#### Given instruction
Your task is to quote, unchanged, only the lines from the one with "is the origin." through the one with "its imported model.", both ends included.
## BEGIN
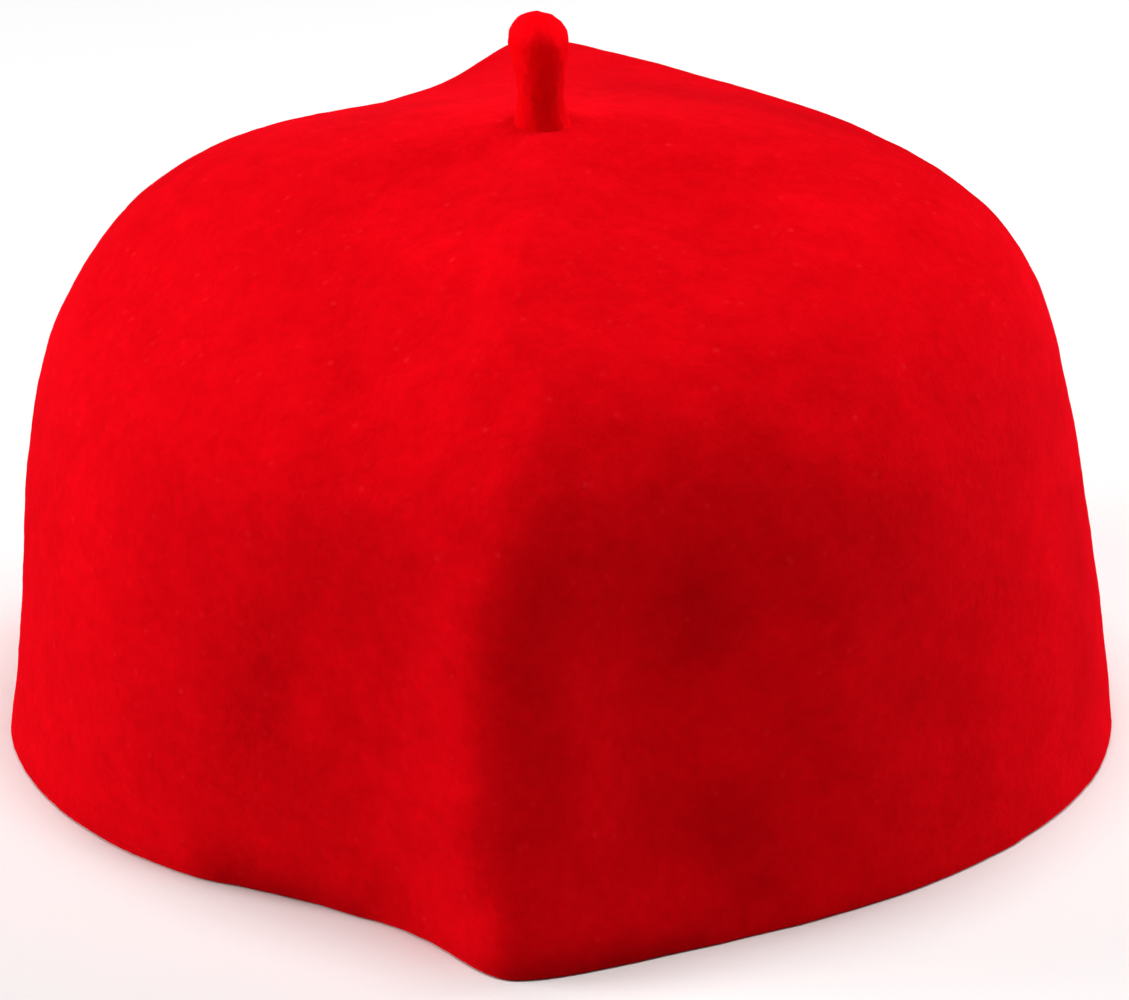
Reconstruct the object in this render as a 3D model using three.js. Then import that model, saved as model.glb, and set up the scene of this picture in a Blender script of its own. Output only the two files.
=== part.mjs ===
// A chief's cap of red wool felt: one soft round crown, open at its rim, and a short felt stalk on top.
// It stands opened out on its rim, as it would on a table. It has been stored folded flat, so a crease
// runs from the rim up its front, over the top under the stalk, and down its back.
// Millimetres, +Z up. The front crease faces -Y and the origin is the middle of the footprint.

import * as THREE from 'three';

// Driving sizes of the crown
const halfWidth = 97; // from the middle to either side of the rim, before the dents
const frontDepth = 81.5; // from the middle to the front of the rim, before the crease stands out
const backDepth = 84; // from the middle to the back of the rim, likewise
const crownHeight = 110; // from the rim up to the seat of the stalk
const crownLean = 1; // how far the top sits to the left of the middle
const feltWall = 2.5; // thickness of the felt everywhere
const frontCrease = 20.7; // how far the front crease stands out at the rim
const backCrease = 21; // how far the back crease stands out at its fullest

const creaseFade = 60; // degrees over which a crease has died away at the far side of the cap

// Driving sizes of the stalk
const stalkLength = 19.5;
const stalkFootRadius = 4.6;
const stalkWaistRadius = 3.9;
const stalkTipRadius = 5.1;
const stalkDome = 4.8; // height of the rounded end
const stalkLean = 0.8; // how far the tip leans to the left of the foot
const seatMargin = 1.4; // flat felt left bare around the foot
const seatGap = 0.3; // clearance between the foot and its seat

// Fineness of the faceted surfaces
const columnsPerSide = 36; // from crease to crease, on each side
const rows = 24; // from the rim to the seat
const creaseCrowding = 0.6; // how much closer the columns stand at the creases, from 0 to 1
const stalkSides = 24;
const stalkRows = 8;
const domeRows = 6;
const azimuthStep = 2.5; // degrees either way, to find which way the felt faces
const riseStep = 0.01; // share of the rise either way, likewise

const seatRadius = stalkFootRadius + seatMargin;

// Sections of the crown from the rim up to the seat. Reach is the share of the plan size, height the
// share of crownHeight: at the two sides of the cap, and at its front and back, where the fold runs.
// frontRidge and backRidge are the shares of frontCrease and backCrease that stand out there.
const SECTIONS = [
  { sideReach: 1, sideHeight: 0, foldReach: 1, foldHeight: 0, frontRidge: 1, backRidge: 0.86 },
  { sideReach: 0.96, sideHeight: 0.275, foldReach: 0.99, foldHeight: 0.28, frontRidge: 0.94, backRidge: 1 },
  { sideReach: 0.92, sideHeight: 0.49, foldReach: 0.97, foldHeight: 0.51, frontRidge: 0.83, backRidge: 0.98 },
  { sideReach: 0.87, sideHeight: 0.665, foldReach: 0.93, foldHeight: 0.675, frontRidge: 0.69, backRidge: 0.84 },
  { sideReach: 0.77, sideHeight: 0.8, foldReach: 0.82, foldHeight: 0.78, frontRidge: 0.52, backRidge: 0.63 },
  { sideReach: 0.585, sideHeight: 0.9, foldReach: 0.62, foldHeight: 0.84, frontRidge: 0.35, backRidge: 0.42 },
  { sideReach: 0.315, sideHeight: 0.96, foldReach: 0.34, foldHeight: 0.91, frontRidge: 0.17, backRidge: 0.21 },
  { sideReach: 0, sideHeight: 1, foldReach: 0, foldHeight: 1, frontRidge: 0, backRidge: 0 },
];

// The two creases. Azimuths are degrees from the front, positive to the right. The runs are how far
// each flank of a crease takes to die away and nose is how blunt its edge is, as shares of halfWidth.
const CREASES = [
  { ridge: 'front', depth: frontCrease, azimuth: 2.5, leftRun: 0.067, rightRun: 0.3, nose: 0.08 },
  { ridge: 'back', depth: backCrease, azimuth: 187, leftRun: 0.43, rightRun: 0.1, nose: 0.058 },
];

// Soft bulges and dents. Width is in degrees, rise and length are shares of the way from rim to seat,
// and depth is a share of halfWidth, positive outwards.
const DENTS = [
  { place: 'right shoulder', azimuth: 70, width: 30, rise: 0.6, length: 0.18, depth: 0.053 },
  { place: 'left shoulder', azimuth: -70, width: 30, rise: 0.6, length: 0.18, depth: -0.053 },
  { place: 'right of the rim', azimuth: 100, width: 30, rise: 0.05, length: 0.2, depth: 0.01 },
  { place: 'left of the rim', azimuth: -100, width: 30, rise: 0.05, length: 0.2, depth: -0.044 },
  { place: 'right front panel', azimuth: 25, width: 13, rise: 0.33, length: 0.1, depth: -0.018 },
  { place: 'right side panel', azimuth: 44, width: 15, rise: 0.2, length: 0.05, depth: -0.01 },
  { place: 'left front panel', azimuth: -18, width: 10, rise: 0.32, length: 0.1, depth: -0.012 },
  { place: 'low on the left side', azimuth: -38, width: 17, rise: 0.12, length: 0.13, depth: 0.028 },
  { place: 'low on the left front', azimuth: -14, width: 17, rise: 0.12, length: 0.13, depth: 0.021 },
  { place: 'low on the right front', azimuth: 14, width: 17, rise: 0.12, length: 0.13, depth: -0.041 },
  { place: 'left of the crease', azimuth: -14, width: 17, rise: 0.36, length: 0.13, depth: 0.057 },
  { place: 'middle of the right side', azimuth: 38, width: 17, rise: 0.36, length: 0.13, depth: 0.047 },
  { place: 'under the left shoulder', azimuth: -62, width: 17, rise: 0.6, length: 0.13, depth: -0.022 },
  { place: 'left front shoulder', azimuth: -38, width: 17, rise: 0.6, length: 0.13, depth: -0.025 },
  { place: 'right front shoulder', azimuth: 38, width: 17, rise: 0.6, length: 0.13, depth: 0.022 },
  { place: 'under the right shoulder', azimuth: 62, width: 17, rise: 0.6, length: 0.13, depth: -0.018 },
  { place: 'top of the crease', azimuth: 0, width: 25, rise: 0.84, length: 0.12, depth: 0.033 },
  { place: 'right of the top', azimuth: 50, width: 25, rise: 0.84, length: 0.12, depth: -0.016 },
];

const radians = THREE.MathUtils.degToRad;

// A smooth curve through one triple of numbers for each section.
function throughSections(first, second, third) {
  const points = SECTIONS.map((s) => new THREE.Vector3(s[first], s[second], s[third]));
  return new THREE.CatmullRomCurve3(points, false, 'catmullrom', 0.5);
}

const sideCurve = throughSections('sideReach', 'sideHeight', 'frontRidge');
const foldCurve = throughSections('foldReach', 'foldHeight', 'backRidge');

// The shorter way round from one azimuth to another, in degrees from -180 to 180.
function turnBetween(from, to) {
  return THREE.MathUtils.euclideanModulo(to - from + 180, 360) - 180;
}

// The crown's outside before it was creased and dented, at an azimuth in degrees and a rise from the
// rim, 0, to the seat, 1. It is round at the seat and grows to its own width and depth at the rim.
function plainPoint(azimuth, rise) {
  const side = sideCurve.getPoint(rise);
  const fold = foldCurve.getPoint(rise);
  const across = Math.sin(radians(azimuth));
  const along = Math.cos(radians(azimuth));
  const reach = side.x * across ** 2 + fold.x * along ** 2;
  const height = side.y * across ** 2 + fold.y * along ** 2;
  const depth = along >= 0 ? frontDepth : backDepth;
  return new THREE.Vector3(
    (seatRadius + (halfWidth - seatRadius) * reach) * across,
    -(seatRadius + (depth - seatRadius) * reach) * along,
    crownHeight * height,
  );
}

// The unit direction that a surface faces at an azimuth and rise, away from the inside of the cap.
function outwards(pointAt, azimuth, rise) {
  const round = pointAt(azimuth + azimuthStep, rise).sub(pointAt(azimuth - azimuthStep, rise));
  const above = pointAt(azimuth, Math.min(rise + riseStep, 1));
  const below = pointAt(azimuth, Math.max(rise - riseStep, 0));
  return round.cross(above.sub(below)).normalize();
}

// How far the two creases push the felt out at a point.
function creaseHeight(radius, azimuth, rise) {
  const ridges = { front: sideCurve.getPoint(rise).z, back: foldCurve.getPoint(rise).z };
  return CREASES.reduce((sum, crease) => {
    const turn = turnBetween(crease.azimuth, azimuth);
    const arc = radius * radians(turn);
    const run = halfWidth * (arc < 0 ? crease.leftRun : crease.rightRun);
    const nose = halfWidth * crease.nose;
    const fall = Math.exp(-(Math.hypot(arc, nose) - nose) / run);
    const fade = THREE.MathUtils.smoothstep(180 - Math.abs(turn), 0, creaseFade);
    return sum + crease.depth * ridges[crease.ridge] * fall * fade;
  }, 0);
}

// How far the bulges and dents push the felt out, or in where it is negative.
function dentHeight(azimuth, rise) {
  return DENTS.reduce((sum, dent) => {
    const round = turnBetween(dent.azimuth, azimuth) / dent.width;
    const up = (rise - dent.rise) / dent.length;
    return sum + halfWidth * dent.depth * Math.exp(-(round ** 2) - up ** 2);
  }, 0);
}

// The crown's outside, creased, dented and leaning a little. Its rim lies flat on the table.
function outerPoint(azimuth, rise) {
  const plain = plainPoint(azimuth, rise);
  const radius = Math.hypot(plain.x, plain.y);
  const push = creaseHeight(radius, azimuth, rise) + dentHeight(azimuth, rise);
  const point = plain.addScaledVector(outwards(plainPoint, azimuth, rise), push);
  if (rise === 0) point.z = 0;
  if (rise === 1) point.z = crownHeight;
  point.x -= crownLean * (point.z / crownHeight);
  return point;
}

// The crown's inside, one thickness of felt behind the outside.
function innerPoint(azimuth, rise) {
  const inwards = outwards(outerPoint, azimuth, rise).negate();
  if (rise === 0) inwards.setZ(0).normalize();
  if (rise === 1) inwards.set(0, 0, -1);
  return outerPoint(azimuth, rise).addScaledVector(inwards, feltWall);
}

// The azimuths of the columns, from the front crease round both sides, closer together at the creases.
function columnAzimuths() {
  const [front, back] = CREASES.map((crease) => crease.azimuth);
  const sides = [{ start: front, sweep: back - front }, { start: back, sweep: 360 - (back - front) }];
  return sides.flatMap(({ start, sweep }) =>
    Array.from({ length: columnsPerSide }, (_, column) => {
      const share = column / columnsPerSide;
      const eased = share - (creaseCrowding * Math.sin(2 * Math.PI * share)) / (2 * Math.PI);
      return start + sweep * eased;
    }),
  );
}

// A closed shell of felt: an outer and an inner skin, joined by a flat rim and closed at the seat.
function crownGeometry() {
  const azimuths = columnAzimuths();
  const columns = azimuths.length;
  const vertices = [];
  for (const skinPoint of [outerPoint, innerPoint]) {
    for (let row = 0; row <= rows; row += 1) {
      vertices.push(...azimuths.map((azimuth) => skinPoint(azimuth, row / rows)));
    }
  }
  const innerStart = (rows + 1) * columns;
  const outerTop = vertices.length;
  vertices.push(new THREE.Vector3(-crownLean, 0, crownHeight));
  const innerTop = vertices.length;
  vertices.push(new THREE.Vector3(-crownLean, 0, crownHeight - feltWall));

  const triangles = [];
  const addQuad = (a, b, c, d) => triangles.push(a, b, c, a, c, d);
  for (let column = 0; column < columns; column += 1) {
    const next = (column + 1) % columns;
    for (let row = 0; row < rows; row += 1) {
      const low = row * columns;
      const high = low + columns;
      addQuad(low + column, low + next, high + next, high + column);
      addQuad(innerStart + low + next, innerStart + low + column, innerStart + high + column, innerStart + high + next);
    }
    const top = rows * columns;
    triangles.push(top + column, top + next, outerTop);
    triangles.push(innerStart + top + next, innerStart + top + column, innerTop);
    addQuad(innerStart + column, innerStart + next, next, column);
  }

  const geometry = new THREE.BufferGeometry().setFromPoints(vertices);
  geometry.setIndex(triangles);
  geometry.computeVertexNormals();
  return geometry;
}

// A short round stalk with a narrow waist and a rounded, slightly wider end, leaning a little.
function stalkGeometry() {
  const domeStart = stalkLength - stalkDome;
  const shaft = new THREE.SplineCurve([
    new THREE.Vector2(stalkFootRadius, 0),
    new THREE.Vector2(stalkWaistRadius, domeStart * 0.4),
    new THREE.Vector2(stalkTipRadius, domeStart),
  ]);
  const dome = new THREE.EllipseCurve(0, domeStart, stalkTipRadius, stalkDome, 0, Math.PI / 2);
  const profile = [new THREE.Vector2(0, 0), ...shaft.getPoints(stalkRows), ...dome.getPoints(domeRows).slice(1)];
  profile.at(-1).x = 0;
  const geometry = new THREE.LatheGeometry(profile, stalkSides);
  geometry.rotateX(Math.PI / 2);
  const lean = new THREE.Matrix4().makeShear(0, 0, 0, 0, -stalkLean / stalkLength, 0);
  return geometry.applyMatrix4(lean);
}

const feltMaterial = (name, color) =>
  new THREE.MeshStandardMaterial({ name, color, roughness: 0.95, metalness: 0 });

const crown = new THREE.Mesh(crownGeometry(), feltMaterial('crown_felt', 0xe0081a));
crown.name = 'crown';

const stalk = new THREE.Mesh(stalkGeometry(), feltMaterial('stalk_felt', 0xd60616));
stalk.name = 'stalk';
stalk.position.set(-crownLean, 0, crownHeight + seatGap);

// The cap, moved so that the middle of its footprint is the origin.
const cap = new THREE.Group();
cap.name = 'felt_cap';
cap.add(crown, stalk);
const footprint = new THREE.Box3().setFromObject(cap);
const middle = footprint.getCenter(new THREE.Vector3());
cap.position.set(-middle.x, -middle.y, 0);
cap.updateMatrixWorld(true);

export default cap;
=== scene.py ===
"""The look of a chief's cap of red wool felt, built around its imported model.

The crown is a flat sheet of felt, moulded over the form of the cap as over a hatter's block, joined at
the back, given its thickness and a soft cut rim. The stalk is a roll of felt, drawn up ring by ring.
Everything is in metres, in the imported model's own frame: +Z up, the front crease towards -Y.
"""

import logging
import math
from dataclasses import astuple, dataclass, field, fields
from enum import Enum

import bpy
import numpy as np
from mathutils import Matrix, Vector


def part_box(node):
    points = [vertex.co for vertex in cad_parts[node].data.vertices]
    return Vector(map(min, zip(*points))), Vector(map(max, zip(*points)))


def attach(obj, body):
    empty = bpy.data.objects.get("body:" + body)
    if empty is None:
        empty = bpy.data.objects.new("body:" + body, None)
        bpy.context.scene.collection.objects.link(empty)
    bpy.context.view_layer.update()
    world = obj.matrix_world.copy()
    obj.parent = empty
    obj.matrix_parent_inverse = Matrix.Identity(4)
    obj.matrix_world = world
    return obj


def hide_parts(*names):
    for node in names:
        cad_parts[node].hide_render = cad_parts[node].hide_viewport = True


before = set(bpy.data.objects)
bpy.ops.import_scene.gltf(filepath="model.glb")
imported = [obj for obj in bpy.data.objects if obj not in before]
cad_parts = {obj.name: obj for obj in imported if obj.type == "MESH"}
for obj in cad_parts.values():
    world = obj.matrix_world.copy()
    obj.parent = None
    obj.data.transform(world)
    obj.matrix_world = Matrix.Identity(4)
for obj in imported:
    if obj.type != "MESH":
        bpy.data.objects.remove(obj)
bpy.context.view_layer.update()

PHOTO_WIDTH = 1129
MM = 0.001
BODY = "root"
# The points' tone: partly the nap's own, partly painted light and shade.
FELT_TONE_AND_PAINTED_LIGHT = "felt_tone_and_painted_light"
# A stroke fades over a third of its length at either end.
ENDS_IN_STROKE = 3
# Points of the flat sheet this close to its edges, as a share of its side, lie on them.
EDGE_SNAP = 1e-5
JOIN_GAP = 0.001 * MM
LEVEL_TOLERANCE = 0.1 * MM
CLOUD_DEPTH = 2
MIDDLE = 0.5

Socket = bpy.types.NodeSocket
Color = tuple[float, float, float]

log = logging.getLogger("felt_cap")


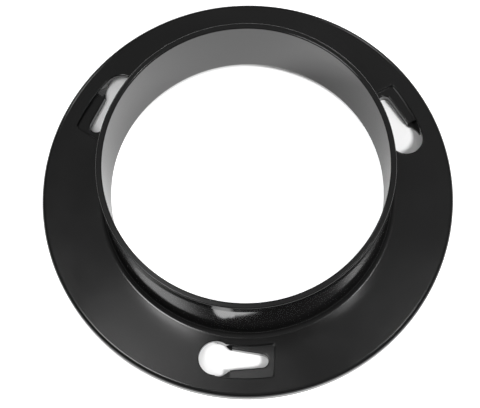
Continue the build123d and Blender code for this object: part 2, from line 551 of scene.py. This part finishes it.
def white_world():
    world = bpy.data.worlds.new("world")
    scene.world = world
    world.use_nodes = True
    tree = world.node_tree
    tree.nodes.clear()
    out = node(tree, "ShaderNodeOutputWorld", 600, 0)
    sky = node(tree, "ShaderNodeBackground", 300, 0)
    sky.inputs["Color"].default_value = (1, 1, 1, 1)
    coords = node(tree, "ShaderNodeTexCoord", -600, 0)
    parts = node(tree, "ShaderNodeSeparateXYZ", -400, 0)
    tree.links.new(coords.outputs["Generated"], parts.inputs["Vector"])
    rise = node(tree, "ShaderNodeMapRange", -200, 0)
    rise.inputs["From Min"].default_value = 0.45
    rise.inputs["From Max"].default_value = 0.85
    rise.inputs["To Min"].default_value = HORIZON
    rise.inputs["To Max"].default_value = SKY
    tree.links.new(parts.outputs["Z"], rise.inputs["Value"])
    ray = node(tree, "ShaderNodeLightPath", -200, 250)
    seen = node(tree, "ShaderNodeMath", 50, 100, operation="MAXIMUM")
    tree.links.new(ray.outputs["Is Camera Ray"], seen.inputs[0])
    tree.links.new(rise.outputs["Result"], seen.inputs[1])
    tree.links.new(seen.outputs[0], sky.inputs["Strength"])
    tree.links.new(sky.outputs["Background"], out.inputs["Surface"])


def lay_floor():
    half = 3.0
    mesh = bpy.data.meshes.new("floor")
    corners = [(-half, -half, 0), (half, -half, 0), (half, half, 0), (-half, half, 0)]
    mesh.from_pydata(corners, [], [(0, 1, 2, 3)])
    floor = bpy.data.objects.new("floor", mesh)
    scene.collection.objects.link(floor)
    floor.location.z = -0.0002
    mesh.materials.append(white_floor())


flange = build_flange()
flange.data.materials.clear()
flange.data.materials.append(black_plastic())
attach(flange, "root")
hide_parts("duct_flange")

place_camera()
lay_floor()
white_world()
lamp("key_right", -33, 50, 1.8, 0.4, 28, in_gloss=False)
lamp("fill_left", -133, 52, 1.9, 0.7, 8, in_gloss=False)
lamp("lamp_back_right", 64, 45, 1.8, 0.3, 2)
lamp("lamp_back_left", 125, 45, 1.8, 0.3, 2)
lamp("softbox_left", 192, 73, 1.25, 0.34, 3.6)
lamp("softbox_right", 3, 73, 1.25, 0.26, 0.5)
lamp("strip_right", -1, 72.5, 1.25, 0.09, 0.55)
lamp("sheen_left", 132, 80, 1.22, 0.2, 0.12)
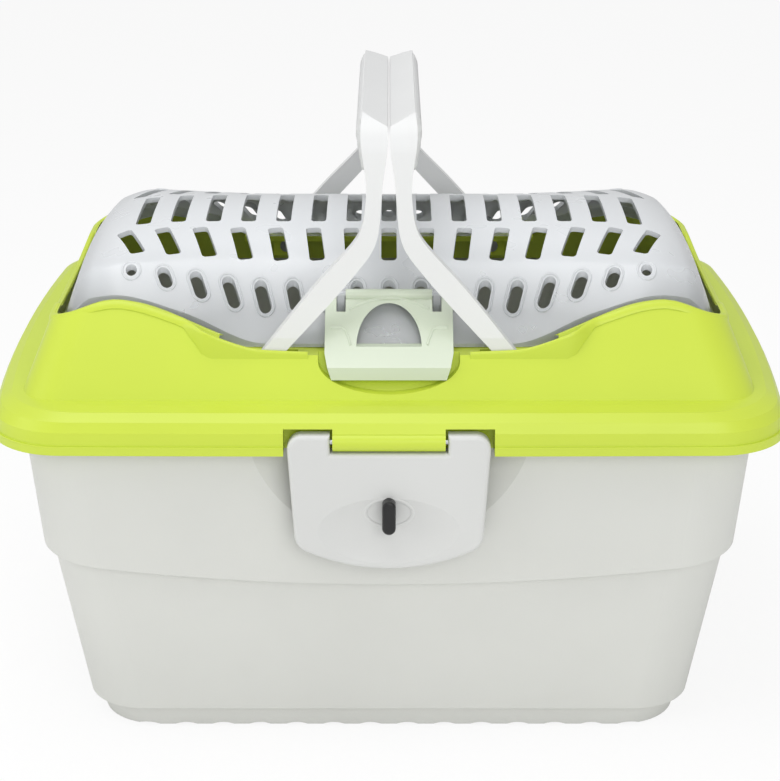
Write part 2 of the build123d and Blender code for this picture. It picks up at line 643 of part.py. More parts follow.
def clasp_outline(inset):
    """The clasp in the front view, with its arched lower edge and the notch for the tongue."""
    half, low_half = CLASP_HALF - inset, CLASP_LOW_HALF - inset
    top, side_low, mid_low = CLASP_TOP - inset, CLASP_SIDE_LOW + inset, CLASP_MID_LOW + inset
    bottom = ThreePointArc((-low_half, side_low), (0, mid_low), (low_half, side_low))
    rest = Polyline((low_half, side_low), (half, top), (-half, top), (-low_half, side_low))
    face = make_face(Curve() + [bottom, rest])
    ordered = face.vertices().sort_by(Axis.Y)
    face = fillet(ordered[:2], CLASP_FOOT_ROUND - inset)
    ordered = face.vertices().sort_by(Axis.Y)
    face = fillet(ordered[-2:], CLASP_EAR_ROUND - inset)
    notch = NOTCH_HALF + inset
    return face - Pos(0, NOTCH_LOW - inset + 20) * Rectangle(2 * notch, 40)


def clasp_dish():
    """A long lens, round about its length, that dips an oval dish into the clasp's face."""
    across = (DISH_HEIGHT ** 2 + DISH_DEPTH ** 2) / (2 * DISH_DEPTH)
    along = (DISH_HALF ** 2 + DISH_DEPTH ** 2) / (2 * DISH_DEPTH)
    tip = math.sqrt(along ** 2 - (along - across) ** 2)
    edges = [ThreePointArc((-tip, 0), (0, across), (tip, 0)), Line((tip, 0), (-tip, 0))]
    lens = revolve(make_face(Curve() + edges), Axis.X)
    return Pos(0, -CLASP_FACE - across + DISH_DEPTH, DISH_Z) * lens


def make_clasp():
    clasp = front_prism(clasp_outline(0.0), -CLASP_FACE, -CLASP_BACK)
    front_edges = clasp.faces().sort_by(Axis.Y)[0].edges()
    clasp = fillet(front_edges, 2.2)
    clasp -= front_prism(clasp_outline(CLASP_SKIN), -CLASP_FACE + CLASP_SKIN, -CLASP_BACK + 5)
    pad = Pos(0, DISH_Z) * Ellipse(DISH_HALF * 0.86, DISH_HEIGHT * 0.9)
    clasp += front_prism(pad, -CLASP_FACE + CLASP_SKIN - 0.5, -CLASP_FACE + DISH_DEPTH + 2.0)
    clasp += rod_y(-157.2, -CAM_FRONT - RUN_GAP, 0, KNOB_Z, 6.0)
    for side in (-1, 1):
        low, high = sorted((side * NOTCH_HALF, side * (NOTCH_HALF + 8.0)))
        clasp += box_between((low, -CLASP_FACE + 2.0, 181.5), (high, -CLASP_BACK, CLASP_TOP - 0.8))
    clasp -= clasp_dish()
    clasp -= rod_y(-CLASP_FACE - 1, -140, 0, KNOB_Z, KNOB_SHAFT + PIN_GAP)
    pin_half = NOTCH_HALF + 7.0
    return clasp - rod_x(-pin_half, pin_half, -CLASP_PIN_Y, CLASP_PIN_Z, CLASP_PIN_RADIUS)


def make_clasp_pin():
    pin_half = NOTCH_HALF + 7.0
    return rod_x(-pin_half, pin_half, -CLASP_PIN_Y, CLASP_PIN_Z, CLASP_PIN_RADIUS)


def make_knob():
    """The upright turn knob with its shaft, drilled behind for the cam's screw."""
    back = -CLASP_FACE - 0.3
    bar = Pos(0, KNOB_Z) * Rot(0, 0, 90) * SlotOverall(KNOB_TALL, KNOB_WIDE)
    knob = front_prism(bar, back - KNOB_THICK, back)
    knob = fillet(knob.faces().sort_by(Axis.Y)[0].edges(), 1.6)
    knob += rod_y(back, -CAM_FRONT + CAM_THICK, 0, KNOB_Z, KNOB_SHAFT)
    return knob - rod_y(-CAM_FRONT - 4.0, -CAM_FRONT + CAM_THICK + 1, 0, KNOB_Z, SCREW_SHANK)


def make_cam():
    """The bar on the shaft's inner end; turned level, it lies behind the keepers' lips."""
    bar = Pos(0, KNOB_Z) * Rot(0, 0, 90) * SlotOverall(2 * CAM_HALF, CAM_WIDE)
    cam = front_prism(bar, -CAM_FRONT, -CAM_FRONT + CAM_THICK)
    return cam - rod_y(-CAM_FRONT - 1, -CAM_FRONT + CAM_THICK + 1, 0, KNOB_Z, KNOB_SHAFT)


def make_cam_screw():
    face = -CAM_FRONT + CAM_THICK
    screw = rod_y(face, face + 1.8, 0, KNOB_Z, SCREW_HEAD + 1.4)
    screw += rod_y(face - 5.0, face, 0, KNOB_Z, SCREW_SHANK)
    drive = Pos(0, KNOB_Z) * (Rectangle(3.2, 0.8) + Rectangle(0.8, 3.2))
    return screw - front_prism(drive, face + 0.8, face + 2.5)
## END
#### Written solution
// The cap, moved so that the middle of its footprint is the origin.
const cap = new THREE.Group();
cap.name = 'felt_cap';
cap.add(crown, stalk);
const footprint = new THREE.Box3().setFromObject(cap);
const middle = footprint.getCenter(new THREE.Vector3());
cap.position.set(-middle.x, -middle.y, 0);
cap.updateMatrixWorld(true);

export default cap;
=== scene.py ===
"""The look of a chief's cap of red wool felt, built around its imported model.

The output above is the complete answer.